The Numbers of My Diabetes

I studied English in college and I’ve built a career around writing and editing; plus, I run this blog…so I’d say it’s a little more than obvious that I am a words person.

What might be less obvious is that I am not a numbers person

And yet, I was bestowed with a diabetes diagnosis early in life, so that’s forced me to become a numbers person.

Very reluctantly.

Numbers…the necessary bane of my existence.

Of course I’ve got a chronic condition that is centered around math – so much damn math. It’s a lot better now, with technology advancements, than it used to be back in the day. I definitely don’t miss having to take a calculator out at mealtimes to add up all my carbohydrates and then dividing that number by my insulin-to-carb ratio.
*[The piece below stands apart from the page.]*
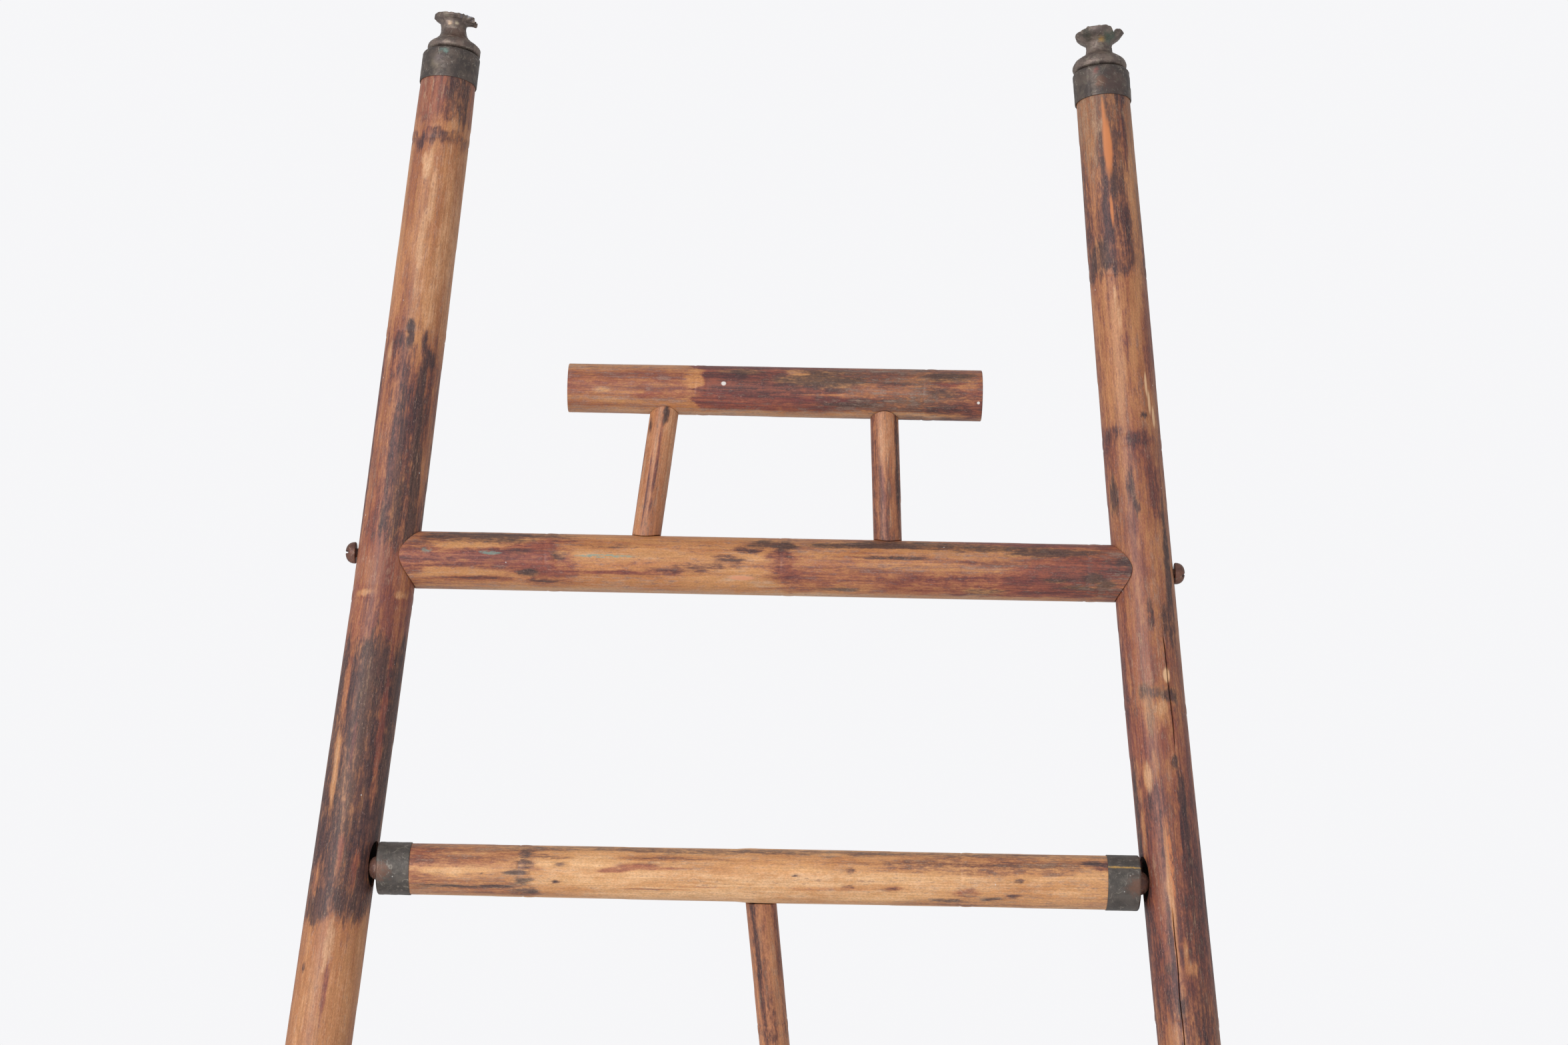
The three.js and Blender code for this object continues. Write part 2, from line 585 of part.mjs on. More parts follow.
function makeTurningBar() {
  let bar = barBody();
  for (const [side, sign] of barSides) {
    const inward = at(-sign, 0, 0);
    const mouth = at(sign * (BAR_CULM_HALF + 1), 0, 0);
    const stem = ferruleRadius(sign) - FERRULE_WALL - GAP;
    bar = bar.subtract(rebate(mouth, inward, FERRULE_LENGTH - SHEET + 1, stem));
    const bottom = at(sign * (BAR_CULM_HALF - BAR_BORE_DEPTH), 0, 0);
    bar = bar.subtract(rod(mouth, bottom, BAR_BORE));

    const plugFrom = at(sign * (BAR_CULM_HALF - GAP), 0, 0);
    const plugTo = at(sign * (BAR_CULM_HALF - BAR_BORE_DEPTH + 1), 0, 0);
    const pinBottom = at(sign * (BAR_HALF_LENGTH - PIN_LENGTH - 1), 0, 0);
    const pinHole = rod(mouth, pinBottom, PIN_SHANK_RADIUS + GAP, 12);
    const plug = rod(plugFrom, plugTo, BAR_BORE - GAP).subtract(pinHole);
    rearLeg.add(meshOf(`pivot_bar_${side}_plug`, plug, FINISHES.plugWood));
    rearLeg.add(barFerrule(side, sign), pivotPin(side, sign));
  }
  const mortise = rod(legPoint(30), legPoint(-TENON_TOP - GAP), TENON_RADIUS + GAP);
  bar = bar.subtract(mortise).subtract(nailHole());
  rearLeg.add(meshOf("pivot_bar", bar, FINISHES.barBamboo));
}

/** A thin brass cap on the bar's end, with a hole for the pin. */
function barFerrule(side, sign) {
  const outer = ferruleRadius(sign);
  const inner = outer - FERRULE_WALL;
  const hole = PIN_SHANK_RADIUS + GAP;
  const disc = BAR_HALF_LENGTH - SHEET;
  const skirt = BAR_HALF_LENGTH - FERRULE_LENGTH;
  const outline = ringOutline([[inner, skirt], [outer, skirt], [outer, BAR_HALF_LENGTH - 1.4],
    [outer - 0.5, BAR_HALF_LENGTH - 0.5], [outer - 1.5, BAR_HALF_LENGTH], [hole, BAR_HALF_LENGTH],
    [hole, disc], [inner, disc]]);
  const place = placement(at(0, 0, 0), at(sign, 0, 0));
  return meshOf(`pivot_${side}_ferrule`, solidOf(turned(outline, CULM_SIDES), place), FINISHES.brass);
}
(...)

But still, there’s plenty of subtle calculations that I must perform on a daily basis. These include:

  • Number of hours it’s been since my last bolus
  • Number of days I have left on a CGM sensor or pod
  • Number of units of insulin I should fill my pods with
  • Number of carbs I need to consume to fix a low blood sugar
  • Number of carbs in every meal I consume (yes, I still have to figure this out on my own – I can’t wait ’til technology can do this for me)
  • Number of supplies I have left
  • Number of visits to the doctor each year
  • Number of dollar bills I spend on supplies
  • Number of hours, minutes, and seconds I spare thinking about the next diabetes decision I have to make
  • Number of blog posts I’ve written about diabetes (this happens to be post #706 on this blog alone…wow!)

Those are just some examples of the mathematics behind diabetes. Some are basic numbers and data points, whereas others are based upon true arithmetic or equations. Nonetheless, what they all have in common is that amount of space they take up in my mind, which is to say…it’s a lot.

No wonder I’m not overly fond of anything pertaining to numerals.

One thought on “The Numbers of My Diabetes

  1. When I was first diagnosed diabetes was far more an art than a science. Somewhere int he 90’s it all changed. Today we are a data driven disease with very little art. When we talk about the art and science of diabetes – we really mean the science is the numbers, the art refers to the color and shape of devices.